Rememorando este uso, la autora ha querido condensar bajo este enunciado los estadios de un itinerario anímico que se despliega en el curso del tiempo en un autoexigente proceso de depuración conceptual y expresiva que pide una lectura de mucho empeño. Una depuración mental que no debe confundirse con ninguna suerte de hermetismo y que es más bien el resultado de un sostenido indagar en el alma de las palabras y en su incesante virtualidad comunicativa. Son poemas breves, muchos de ellos de aire aforístico, con una imaginería de mucha altura lírica y un léxico que integra la naturalidad en el decir con unos perfiles cultos pero nunca impostados; de contrastada estirpe cultural pero no culturalistas. Hay en ellos una hondura de pensamiento compatible con un decir llano y siempre elegante que incita al lector a indagar en el último mensaje de cada poema, concebido como una unidad de sentido de valor universal producto de una rigurosa reflexión. Todo un reto para los amantes de una poesía de hondo latido intelectual y alto compromiso verbal, un cauce de la mejor tradición lírica moderna por el que hoy son pocos los que transitan.

Todo el poemario está alentado por dos ecos de estirpe juanramoniana: la indagación en la propia conciencia y el respeto al latido de la palabra esencial que nombrando crea, la fe en la poesía como reveladora del mundo.
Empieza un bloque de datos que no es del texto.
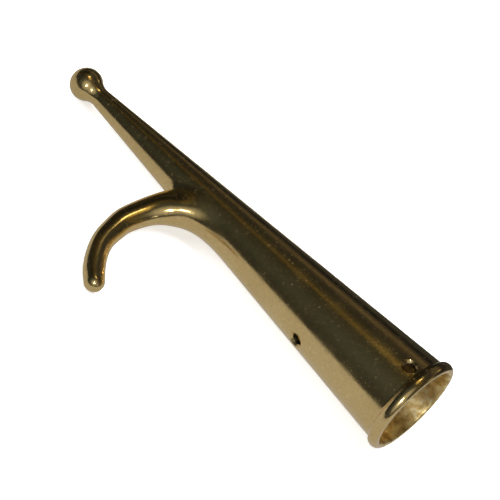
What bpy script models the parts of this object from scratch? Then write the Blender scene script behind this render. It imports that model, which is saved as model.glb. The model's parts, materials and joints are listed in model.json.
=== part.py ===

Esta introspección busca, a la manera de los místicos, lo más elevado en lo más íntimo, todo un programa de vida liberado de adherencias externas, tal como reza el poema más breve y posiblemente más condensado de todo el libro: «Vivirse: /ese es el vuelo». Un vuelo que en otro de los textos, también brevísimo, conduce hacia arriba justamente porque se dirige hacia adentro: «Alto apunta en lo humano/ de cada uno / el cultivo de lo hondo». Y en su sostenida dedicación a una operación de ‘nombradía’ —la tarea que en la conciencia de Juan Ramón justificaba la vida de todo auténtico poeta— su autora, deslumbrada por ese hallazgo, proclamará exultante el imperio de la palabra, asociada a la luz como metáfora reveladora de aquel primer nombrar divino creador de toda la existencia: «¡Y qué clara, a las leyes de la luz,/ la invitación a la nombradía. / Al fin y al cabo uno es las palabras / que sabe, / como es el tiempo / fluido sin contorno».

Culmina así un nuevo vuelo poético de Rosario F. Cartes, alentado, como todos los suyos, por aquella apelación a la inteligencia de su genial paisano cuando reclamaba imperiosamente el «nombre exacto de las cosas». Un nombrar que en este caso se nutre también del rico hontanar léxico de su querida patria moguereña.